Just because a female has a diagnosis of PCOS does that mean she cannot benefit from a hair transplant.  Case in point-  please go and view some before and after photos on one of my websites www.womenscenterforhairloss.com and you can see some examples.

Research is key for finding a doctor who specializes in treating women.  Find someone who performs at least 2 to 3 procedures on women weekly, and who can show you many before and after photos.

Sincerely,
Jeffrey Epstein, MD, FACS

----------


## Joelle

I want to thank everyone who respoded to this post! I honestly had not been back because I was to depressed about the whole thing. I have decided to start over and go back to my dr. and get the blood work done over.

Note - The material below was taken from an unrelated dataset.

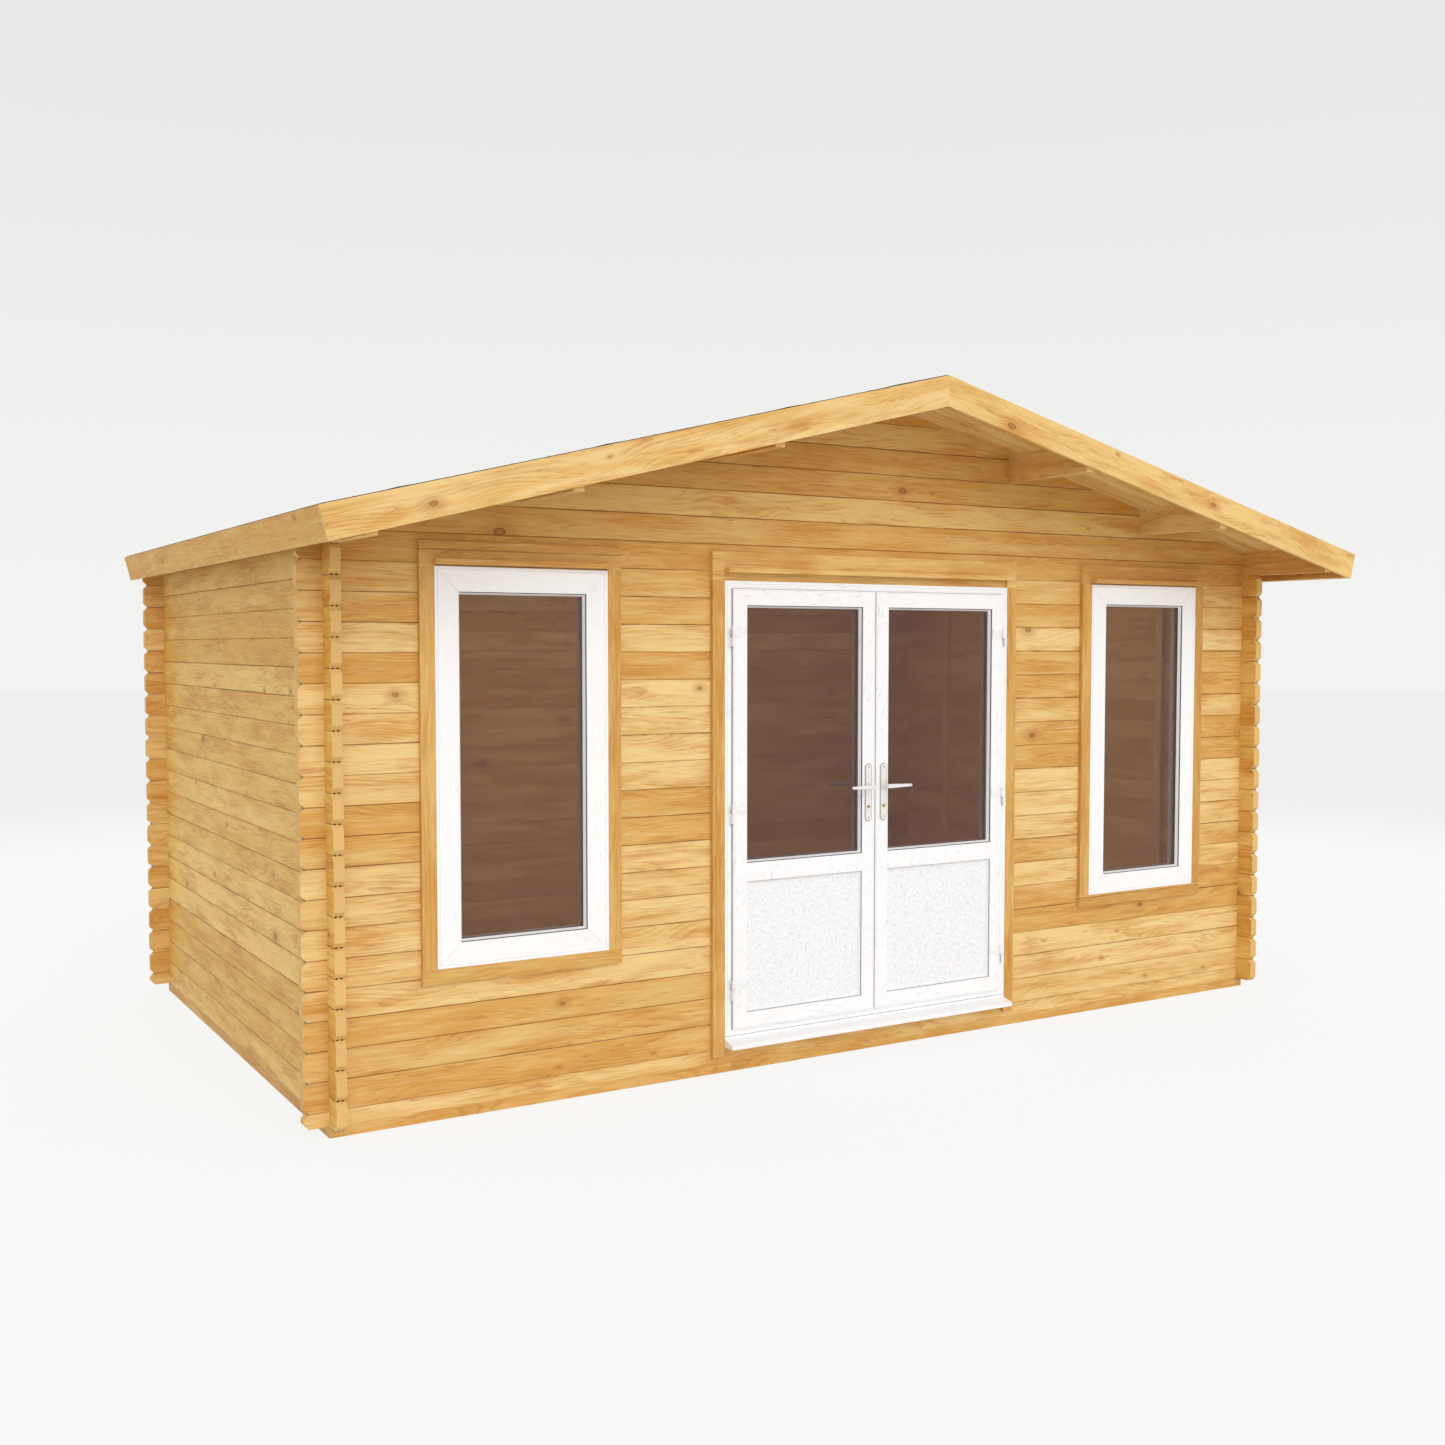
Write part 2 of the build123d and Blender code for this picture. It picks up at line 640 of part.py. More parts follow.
def walls():
    """All walls of stacked logs."""
    front_y = (FRONT, FRONT + LOG)
    back_y = (BACK - LOG, BACK)
    span = (-SIDE, SIDE)
    save(end_wall_panel(span, front_y, BEARER, END_JOINT, True, True), "front_sill_log")
    beside = end_wall_panel((-SIDE, -HALF_DOOR), front_y, END_JOINT, OPENING_TOP, True, False)
    x = window_span()
    hole = block(x, (FRONT - PAST, FRONT + LOG + PAST), (WINDOW_LOW, WINDOW_TOP))
    save(beside - hole, "front_wall_left")
    save(mirrored(beside - hole), "front_wall_right")
    save(end_wall_panel(span, back_y, BEARER, OPENING_TOP, True, True), "back_wall")
    save(side_wall(), "left_wall")
    save(mirrored(side_wall()), "right_wall")
    save(wall_battens(), "left_wall_battens")
    save(mirrored(wall_battens()), "right_wall_battens")
    save(gable(front_y), "front_gable")
    save(gable(back_y), "back_gable")


def window_span():
    """Left window from side to side."""
    return (-WINDOW_FROM_MIDDLE - WINDOW_WIDE / 2, -WINDOW_FROM_MIDDLE + WINDOW_WIDE / 2)


def roof():
    """Purlins, boards, felt and fascia boards."""
    y = (BARGE_FRONT + FASCIA_THICK, BARGE_BACK - FASCIA_THICK)
    pairs = {
        "eave_log": eave_log(y),
        "upper_purlin": roof_log(-PURLIN_FROM_MIDDLE[0], PURLIN, PURLIN_HIGH, y),
        "lower_purlin": roof_log(-PURLIN_FROM_MIDDLE[1], PURLIN, PURLIN_HIGH, y),
        "roof_boards": roof_boards(),
        "front_bargeboard": bargeboard((BARGE_FRONT, BARGE_FRONT + FASCIA_THICK)),
        "back_bargeboard": bargeboard((BARGE_BACK - FASCIA_THICK, BARGE_BACK)),
        "eaves_board": eaves_board(),
    }
    for name, shape in pairs.items():
        save(shape, f"left_{name}")
        save(mirrored(shape), f"right_{name}")
    save(roof_felt(), "roof_felt")


def windows():
    """Both windows, the right one on the other side of the middle."""
    left = window_span()
    window_parts("left", left)
    window_parts("right", (-left[1], -left[0]))


def doors():
    """Frame, sill, trim and both leaves of the door with their furniture."""
    save(door_frame(), "door_frame")
    save(door_sill(), "door_sill")
    save(door_trim(), "door_trim")
    hinges = frame_hinges()
    save(Compound(hinges.solids() + mirrored(hinges).solids()), "frame_hinges")
    x = (-LIP_X + STILE, -LEAF_GAP / 2 - STILE)
    y = (LEAF_FACE, LEAF_FACE + LEAF_DEEP)
    panel_z, glass_z = leaf_windows()
    pieces = {
        "door_leaf": leaf(),
        "door_panel": pane_block(x, y, panel_z),
        "door_glass": pane_block(x, y, glass_z),
        "door_hinges": leaf_hinges(),
        "lock_plates": lock_plates(),
        "door_levers": levers(),
    }
    for name, shape in pieces.items():
        save(shape, f"left_{name}")
        save(mirrored(shape), f"right_{name}")


def main():
    """Make every piece of the cabin."""
    os.makedirs(OUT, exist_ok=True)
    floor(bearers())
    walls()
    roof()
    windows()
    doors()


main()
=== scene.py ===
import logging
import math
from dataclasses import dataclass
from enum import Enum
from typing import Any, Callable, Optional, Sequence, Union

import bmesh
import bpy
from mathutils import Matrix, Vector


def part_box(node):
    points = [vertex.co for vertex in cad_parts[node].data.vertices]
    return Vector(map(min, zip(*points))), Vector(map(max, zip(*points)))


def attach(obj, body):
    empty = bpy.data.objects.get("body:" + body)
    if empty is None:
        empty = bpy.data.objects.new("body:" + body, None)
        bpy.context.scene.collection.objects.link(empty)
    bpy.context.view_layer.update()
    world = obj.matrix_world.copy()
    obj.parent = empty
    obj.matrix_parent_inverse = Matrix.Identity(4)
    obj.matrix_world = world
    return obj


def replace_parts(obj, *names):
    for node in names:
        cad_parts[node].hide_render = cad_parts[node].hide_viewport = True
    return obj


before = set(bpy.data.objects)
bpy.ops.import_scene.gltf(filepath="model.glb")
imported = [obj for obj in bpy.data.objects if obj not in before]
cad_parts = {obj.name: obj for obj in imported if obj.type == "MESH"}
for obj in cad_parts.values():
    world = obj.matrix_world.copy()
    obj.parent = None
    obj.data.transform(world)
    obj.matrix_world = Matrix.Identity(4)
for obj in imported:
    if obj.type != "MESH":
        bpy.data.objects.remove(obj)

LOG = logging.getLogger("cabin")

Colour = tuple[float, float, float]
Point = tuple[float, float, float]
Span = tuple[float, float]
Socket = bpy.types.NodeSocket
Number = Union[float, "Value"]
Work = bmesh.types.BMesh


def spans(node: str) -> tuple[Span, Span, Span]:
    """Where a CAD node lies at rest, along X, Y and Z."""
    low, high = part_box(node)
    return tuple((low[axis], high[axis]) for axis in range(3))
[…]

It's been 2 years since the first draw. So I will start there. I do have new hair growing, it just doesn't seem to be fast enough. I think the Nioxin is helping, but can't REALLY tell for sure. 
tinaintexas what is Sprino? I tried to look it up, but found nothing.
Thanks again!

----------


## Joelle

PS: Dr. Epstein what is low level laser light therapy? How would I go about trying this?

----------


## Sugar379

Hello
I am a 44-year-old woman had a problem with noticeable bare patches along my centre parting and at the front of my hair and general overall thinning.  After feeling totally depressed over it for a few months, I ended up getting an appointment with a dermatologist who diagnosed low ferritin levels and put me on iron tablets.  Well, they took a good while to make a real difference but now, almost a year later, I think I can say that things are approaching normal again.  I wouldn't go as far as to say I could go out with a centre parting but that is because the new hairs are still too short to give total coverage.  Anyway, my advice is to try and get your ferritin levels up above at least 80 and that may bring things back to normal.  Good luck.

----------